Associated Press
SEATTLE — The identity of Seattle’s next mayor won’t be known until Friday at the earliest, elections officials said Wednesday.
In the meantime, King County councilman Greg Nickels held 54 percent of the vote to Seattle City Attorney Mark Sidran’s 46 percent. Sidran was hoping for a repeat of the September primary, when absentee ballots lifted him to a last-minute victory.
Sidran has performed strongly among the absentees counted so far, but those were early absentee ballots, which tend to be more conservative, said Julie Anne Kempf, King County’s elections superintendent.
"That’s not necessarily an indicator of how he’ll do in the later absentees," she said.
Nickels said he remained confident, but refrained from celebrating.
A partial tally of absentees received Tuesday, Wednesday and today was to be announced Friday afternoon. The ballots had to be postmarked by election day.
When most of the early absentees and polling-place primary election ballots had been tallied on Sept. 18, Nickels led by just over 1,000 votes. The rest of the absentees pushed Sidran over the top by 400 votes.
The primary was a three-man race in which incumbent Mayor Paul Schell finished third, becoming the first Seattle mayor voted out of office since 1956.
This time, with more votes cast and just two candidates, Nickels leads by about 7,200. A projected 90,000 votes remained to be counted.

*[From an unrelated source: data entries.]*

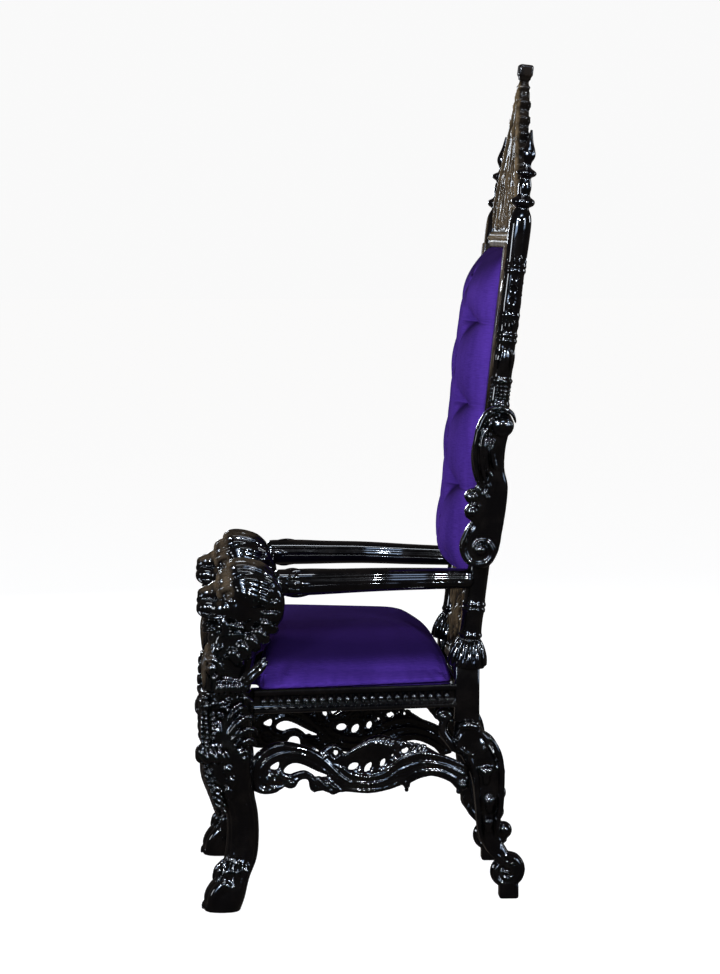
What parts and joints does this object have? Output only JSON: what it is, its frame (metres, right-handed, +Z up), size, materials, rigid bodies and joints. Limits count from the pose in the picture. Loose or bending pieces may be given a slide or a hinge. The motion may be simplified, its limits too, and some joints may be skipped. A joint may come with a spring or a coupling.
{
  "type": "carved lion throne",
  "caption": "High-backed carved armchair with lion arm supports, paw feet, a domed velvet seat, a deep-buttoned back and a pierced gabled crest.",
  "frame": {"origin": "on the floor under the middle of the throne's bounding box", "axes": "+Z up; the sitter faces -Y; +X is the sitter's left; mirror plane X = 0"},
  "size_m": [0.8126, 0.7598, 1.8431],
  "materials": {
    "lacquered_wood": "black high-gloss lacquer over carved hardwood",
    "velvet": "deep purple velvet, short pile"
  },
  "bodies": {
    "root": {"front_leg_left": "lacquered_wood", "front_leg_right": "lacquered_wood", "lion_arm_support_left": "lacquered_wood", "lion_arm_support_right": "lacquered_wood", "arm_rail_left": "lacquered_wood", "arm_rail_right": "lacquered_wood", "seat_rail_left": "lacquered_wood", "seat_rail_right": "lacquered_wood", "seat_rail_front": "lacquered_wood", "seat_rail_back": "lacquered_wood", "side_apron_left": "lacquered_wood", "side_apron_right": "lacquered_wood", "front_apron": "lacquered_wood", "back_apron": "lacquered_wood", "rear_leg_left": "lacquered_wood", "rear_leg_right": "lacquered_wood", "back_stile_left": "lacquered_wood", "back_stile_right": "lacquered_wood", "ear_scroll_left": "lacquered_wood", "ear_scroll_right": "lacquered_wood", "crest": "lacquered_wood", "back_splat": "lacquered_wood", "back_panel": "velvet", "back_pad": "velvet", "seat_cushion": "velvet"}
  },
  "joints": []
}
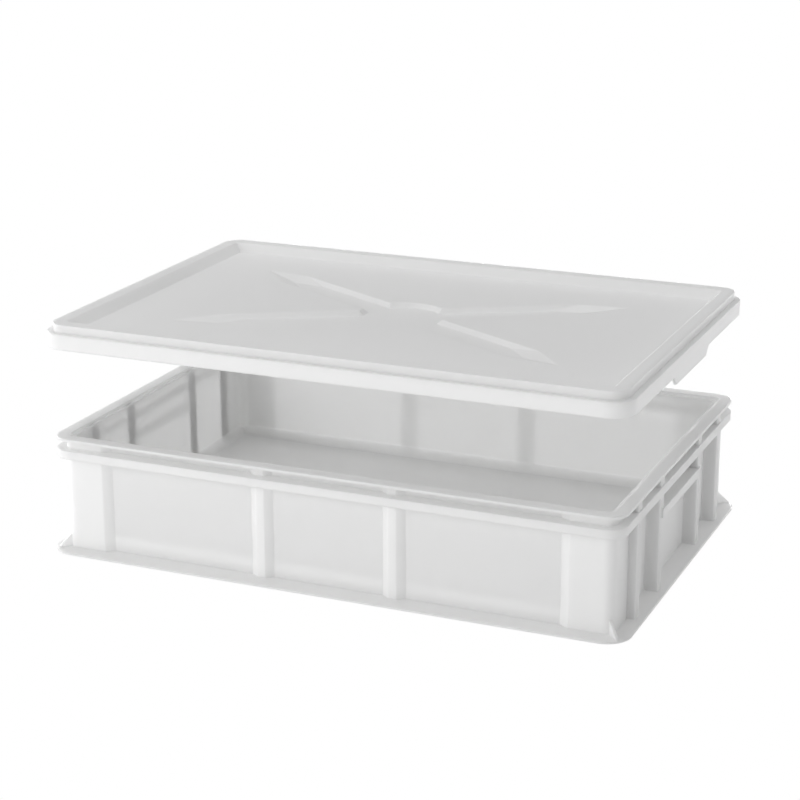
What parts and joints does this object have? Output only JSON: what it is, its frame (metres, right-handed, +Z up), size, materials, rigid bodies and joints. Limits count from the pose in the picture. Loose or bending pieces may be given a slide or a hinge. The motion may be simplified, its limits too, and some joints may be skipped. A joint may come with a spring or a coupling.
{
  "type": "dough proofing container",
  "caption": "Shallow rectangular dough proofing container: a ribbed stacking tray with a flanged foot and end grips, and a skirted lift-off lid with a sunk cross, held above it.",
  "frame": {"origin": "centre of the foot ring on the surface the tray stands on", "axes": "+X along the tray's length, +Y along its width, +Z up, the way the lid lifts"},
  "size_m": [0.612, 0.412, 0.24],
  "materials": {
    "tray_plastic": "milky translucent, soft satin",
    "lid_plastic": "milky translucent, soft satin"
  },
  "bodies": {
    "tray": {"tray": "tray_plastic"},
    "lid": {"lid": "lid_plastic"}
  },
  "joints": [
    {"name": "lid_lift", "type": "slide", "parent": "tray", "child": "lid", "axis": [0, 0, 1], "range_m": [-0.1068, 0.08]}
  ]
}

"These next few days will be nerve-racking to say the least," Sidran said Wednesday.
Schell’s term was marred by World Trade Organization and Mardi Gras riots and Boeing’s decision to move its headquarters to Chicago.
The general election pitted a traditional, consensus-building, Seattle-style politician — Nickels — against a candidate who promised to make tough, unpopular decisions when needed. It was also a referendum on light rail as a solution to the region’s traffic woes, as Sidran strongly criticized Nickels’ work with Sound Transit.
As such a referendum, it’s provided no answers so far.
"We’ve got to wait till Friday," said David Olson, a University of Washington political science professor. "That makes it very difficult to talk about in a meaningful way."